Fight Club doesn’t offer answers to the struggles of the world, but a critique. It’s not a celebration of directionless men, but rather that the modern world had commodified everything to the point where toxic masculinity becomes its own brand. Time has proven that assessment disturbingly prescient as groups like incels lash out at a world they feel owes them something while failing to look at their own noxious behavior. Tyler’s maxim, “It’s only after we’ve lost everything that we’re free to do anything,” sounds tempting, but it’s a line about freedom for the sake of self-indulgence rather than responsibility towards others. That’s why the narrator’s arc works at the end. He has rejected this mewling, selfish sensibility to open himself up to Marla. Tyler Durden never once offers emotional connection but merely the illusion of it when it comes after a physical beating.

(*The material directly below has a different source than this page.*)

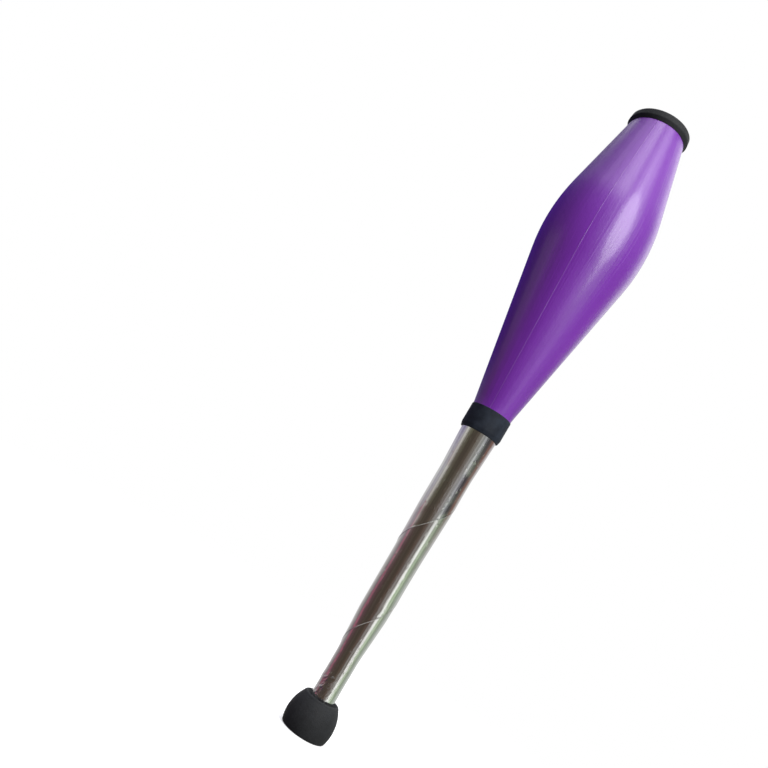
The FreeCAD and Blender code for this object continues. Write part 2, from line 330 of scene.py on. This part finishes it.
def lathe(name, outline, azimuths, relief, twist=0.0):
    """A closed mesh turned from a closed outline. relief(azimuth, radius, height)
    gives how far the surface stands proud of the outline, along its normal. The
    columns of the mesh turn about the axis by twist radians a metre."""
    along = np.roll(outline, -1, axis=0) - np.roll(outline, 1, axis=0)
    along /= np.hypot(along[:, 0], along[:, 1])[:, None]
    radius, azimuth = np.meshgrid(outline[:, 0], azimuths, indexing="ij")
    height = np.repeat(outline[:, 1:], len(azimuths), axis=1)
    azimuth = azimuth + twist * height
    proud = relief(azimuth, radius, height)
    radius = radius + proud * along[:, 1:]
    height = height - proud * along[:, :1]
    points = np.stack([radius * np.sin(azimuth), -radius * np.cos(azimuth), height], axis=-1)
    rows, columns = radius.shape
    index = np.arange(rows * columns).reshape(rows, columns)
    up, aside = np.roll(index, -1, axis=0), np.roll(index, -1, axis=1)
    corner = np.roll(up, -1, axis=1)
    faces = np.stack([index, aside, corner, up], axis=-1).reshape(-1, 4)
    mesh = bpy.data.meshes.new(name)
    mesh.from_pydata(points.reshape(-1, 3).tolist(), [], faces.tolist())
    mesh.polygons.foreach_set("use_smooth", [True] * len(faces))
    mesh.update()
    piece = bpy.data.objects.new(name, mesh)
    bpy.context.scene.collection.objects.link(piece)
    return piece


def stand_in(piece, node, material):
    """Let a piece stand for a CAD node: give it a material, attach it to the root and hide the node.
    """
    piece.data.materials.append(material)
    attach(piece, "root")
    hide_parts(node)


def bump_at(distance, width):
    """A smooth bump of height 1 and about this half width."""
    return np.exp(-((distance / width) ** 2))


def ramp(value, low, high):
    """A smooth rise from 0 at low to 1 at high."""
    t = np.clip((value - low) / (high - low), 0, 1)
    return t * t * (3 - 2 * t)


def waves(azimuth, height, counts, seed, drift):
    """Lengthwise waves round the club, drifting a little with height, about 1 high."""
    rng = np.random.default_rng(seed)
    total = np.zeros_like(azimuth)
    for count in counts:
        phase, lean = rng.uniform(0, 2 * math.pi), rng.uniform(-drift, drift)
        total += rng.uniform(0.5, 1) * np.sin(count * azimuth + phase + lean * height)
    return total / len(counts) ** 0.5


def grain(azimuth, radius, height, across, along):
    """Smooth noise over a turned surface, with cells of this size across and along."""
    points = np.stack(
        [radius * np.sin(azimuth) / across, radius * np.cos(azimuth) / across, height / along],
        axis=-1,
    )
    values = [noise.noise(point) for point in points.reshape(-1, 3)]
    return np.array(values).reshape(azimuth.shape)


# ------------------------------------------------------------------- the materials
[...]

If a group of people consistently misses the point of Fight Club, does that make Fight Club a bad movie? Does it undermine its core theme? I don’t think that it does because it’s not like the film is universally misunderstood or that the Fincher and Uhls didn’t know where they wanted to take this story. What Fight Club understands is that the modern male is in an incredibly tenuous place when he becomes disconnected from his own emotions and healthy ways of expressing those emotions. The narrator starts the film not looking for violence, but simply for an emotional outlet and in a darkly comic fashion goes to a support group. But what he’s really looking for is emotional connection, and while a fight club may offer memorable rules, it offers neither truth nor understanding, only violence.